In view of these considerations, the possibility must be entertained that theta = 0 degrees is not optimal for tertiary oil recovery.
Measurement of contact angles for high-tension systems such as liquid/vapor or nonpolar liquid/water is exacting for a variety of reasons. For example. surface preparation is critical and requires meticulous attention to asperity, heterogeneity. chemical composition. and contamination. Fluids must be scrupulously purified or be at least of reproducible composition.
Avoiding these pitfalls was a prime consideration in this study. So first, a surface preparation technique was developed that guaranteed a clean smooth substrate. Second, it seemed obvious a priori that the presence of surfactant in high concentrations would completely dominate the usual laboratory contaminants. However, new difficulties attended contact angle measurements at the low IFT's common to multiphase microemulsion systems, and these may have clouded results.
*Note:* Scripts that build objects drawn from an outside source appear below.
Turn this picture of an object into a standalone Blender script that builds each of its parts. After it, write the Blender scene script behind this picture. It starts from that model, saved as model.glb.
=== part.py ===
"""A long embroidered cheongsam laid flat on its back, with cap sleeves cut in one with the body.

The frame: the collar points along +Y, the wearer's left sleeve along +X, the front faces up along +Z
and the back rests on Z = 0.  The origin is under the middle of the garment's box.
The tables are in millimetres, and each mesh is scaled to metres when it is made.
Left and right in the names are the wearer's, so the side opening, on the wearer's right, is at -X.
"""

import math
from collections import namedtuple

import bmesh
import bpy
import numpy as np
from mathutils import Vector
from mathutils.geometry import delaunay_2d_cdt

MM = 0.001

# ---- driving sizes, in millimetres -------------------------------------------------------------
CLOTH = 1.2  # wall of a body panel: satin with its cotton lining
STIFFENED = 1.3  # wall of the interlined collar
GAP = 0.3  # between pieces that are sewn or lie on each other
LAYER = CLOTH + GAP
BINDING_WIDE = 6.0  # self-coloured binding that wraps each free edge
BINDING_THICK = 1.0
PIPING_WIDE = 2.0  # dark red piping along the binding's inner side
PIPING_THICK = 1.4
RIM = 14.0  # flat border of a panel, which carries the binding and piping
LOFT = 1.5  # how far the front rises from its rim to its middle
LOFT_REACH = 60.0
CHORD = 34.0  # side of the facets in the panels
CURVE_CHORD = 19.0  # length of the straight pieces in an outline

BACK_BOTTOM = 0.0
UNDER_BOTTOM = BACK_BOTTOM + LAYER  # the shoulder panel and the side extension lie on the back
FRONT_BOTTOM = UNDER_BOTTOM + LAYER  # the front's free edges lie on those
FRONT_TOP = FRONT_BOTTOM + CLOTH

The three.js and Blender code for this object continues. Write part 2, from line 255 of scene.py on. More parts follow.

The most that can be claimed is that a start has been made toward acquiring techniques needed to measure contact angles potentially pertinent to flow of microemulsions through porous media. Some trends have been developed, correlations made, a model proposed, and a few conclusions and conjectures outlined, but much more and much better work will be required before significant advances in understanding are made.
It is conventional to measure contact angles through the more dense phase. Thus, for a drop of oil against air, the contact angle is measured through the oil. For a drop of the same oil against water, the contact angle would be measured through the water.
A similar convention holds in regard to moving interfaces; they are called advancing or receding depending on motion of the more dense fluid with respect to substrate it has contacted. In the experiments reported here a drop is placed on a substrate previously equilibrated with cell fluid and allowed to spread. When the drop fluid is more dense than the cell fluid, contact angles obtained during spreading are advancing angles. Otherwise they are receding. Eventually, motion ceases and the contact angle adopts a constant value. This is the recorded value and , as suggested by Huh and Scriven, it is correspondingly labeled advanced or receded.